### DESCRIPTION OF THE TASK
Give back the whole listing exactly as shown.

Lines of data

--*--

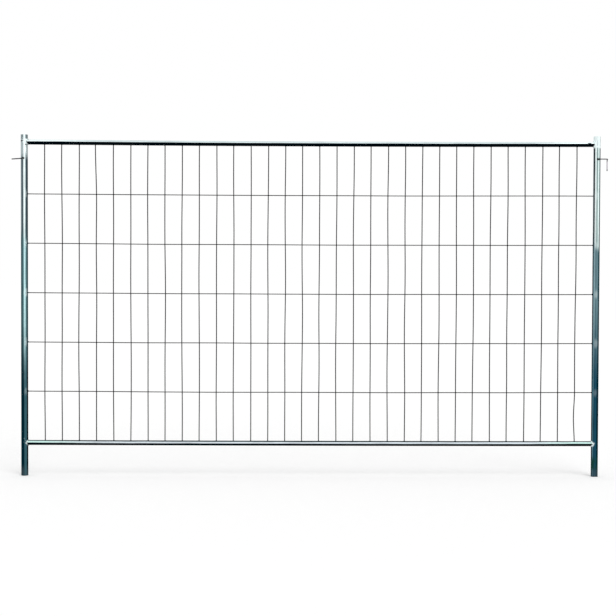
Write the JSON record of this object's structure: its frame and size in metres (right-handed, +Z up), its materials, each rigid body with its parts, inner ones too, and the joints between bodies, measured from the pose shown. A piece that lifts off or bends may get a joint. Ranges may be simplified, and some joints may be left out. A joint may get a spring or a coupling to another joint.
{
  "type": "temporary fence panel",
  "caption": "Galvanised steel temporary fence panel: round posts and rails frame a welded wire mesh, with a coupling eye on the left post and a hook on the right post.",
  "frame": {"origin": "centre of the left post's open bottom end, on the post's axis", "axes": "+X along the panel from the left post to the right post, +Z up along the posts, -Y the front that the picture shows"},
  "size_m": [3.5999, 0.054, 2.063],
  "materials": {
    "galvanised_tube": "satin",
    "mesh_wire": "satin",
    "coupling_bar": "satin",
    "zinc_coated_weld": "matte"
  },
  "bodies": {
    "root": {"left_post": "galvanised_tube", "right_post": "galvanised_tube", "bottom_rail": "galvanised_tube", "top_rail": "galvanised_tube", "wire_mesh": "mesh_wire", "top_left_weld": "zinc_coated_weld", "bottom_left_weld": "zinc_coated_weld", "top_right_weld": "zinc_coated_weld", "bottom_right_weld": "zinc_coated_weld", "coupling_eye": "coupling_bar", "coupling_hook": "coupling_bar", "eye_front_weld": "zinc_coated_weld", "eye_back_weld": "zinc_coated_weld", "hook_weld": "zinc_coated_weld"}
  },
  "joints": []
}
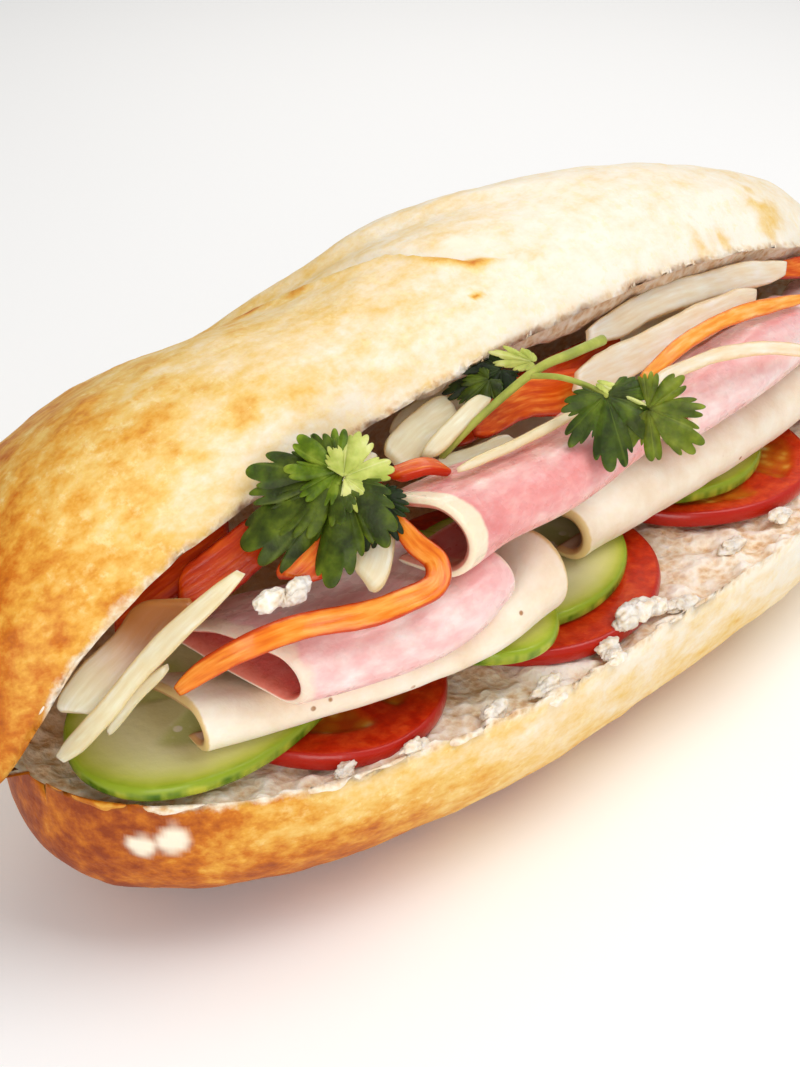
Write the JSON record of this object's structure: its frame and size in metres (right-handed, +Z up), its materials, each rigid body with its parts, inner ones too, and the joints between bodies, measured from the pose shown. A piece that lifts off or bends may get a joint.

--*--

### EXERCISE OUTPUT
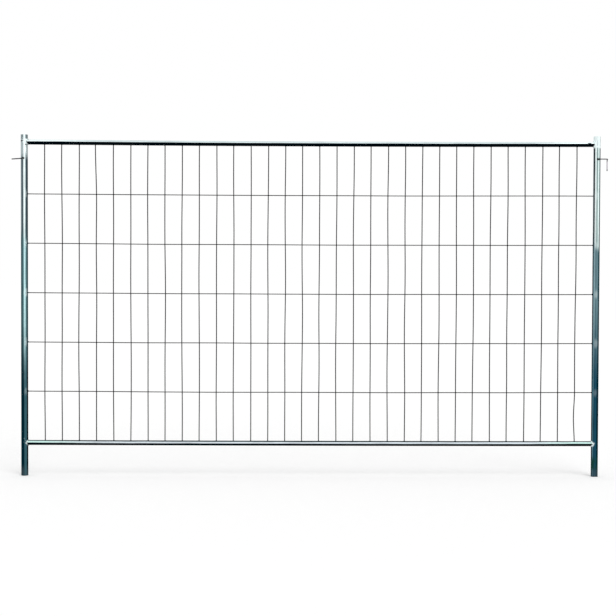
Write the JSON record of this object's structure: its frame and size in metres (right-handed, +Z up), its materials, each rigid body with its parts, inner ones too, and the joints between bodies, measured from the pose shown. A piece that lifts off or bends may get a joint. Ranges may be simplified, and some joints may be left out. A joint may get a spring or a coupling to another joint.
{
  "type": "temporary fence panel",
  "caption": "Galvanised steel temporary fence panel: round posts and rails frame a welded wire mesh, with a coupling eye on the left post and a hook on the right post.",
  "frame": {"origin": "centre of the left post's open bottom end, on the post's axis", "axes": "+X along the panel from the left post to the right post, +Z up along the posts, -Y the front that the picture shows"},
  "size_m": [3.5999, 0.054, 2.063],
  "materials": {
    "galvanised_tube": "satin",
    "mesh_wire": "satin",
    "coupling_bar": "satin",
    "zinc_coated_weld": "matte"
  },
  "bodies": {
    "root": {"left_post": "galvanised_tube", "right_post": "galvanised_tube", "bottom_rail": "galvanised_tube", "top_rail": "galvanised_tube", "wire_mesh": "mesh_wire", "top_left_weld": "zinc_coated_weld", "bottom_left_weld": "zinc_coated_weld", "top_right_weld": "zinc_coated_weld", "bottom_right_weld": "zinc_coated_weld", "coupling_eye": "coupling_bar", "coupling_hook": "coupling_bar", "eye_front_weld": "zinc_coated_weld", "eye_back_weld": "zinc_coated_weld", "hook_weld": "zinc_coated_weld"}
  },
  "joints": []
}
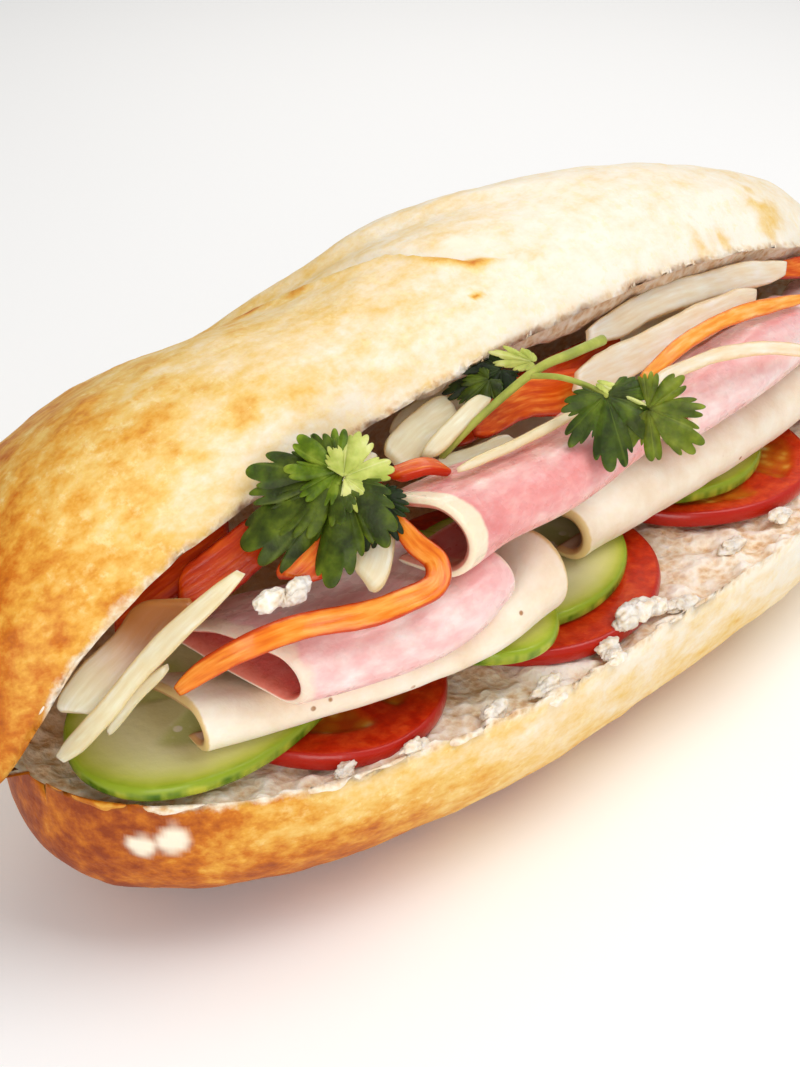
Write the JSON record of this object's structure: its frame and size in metres (right-handed, +Z up), its materials, each rigid body with its parts, inner ones too, and the joints between bodies, measured from the pose shown. A piece that lifts off or bends may get a joint.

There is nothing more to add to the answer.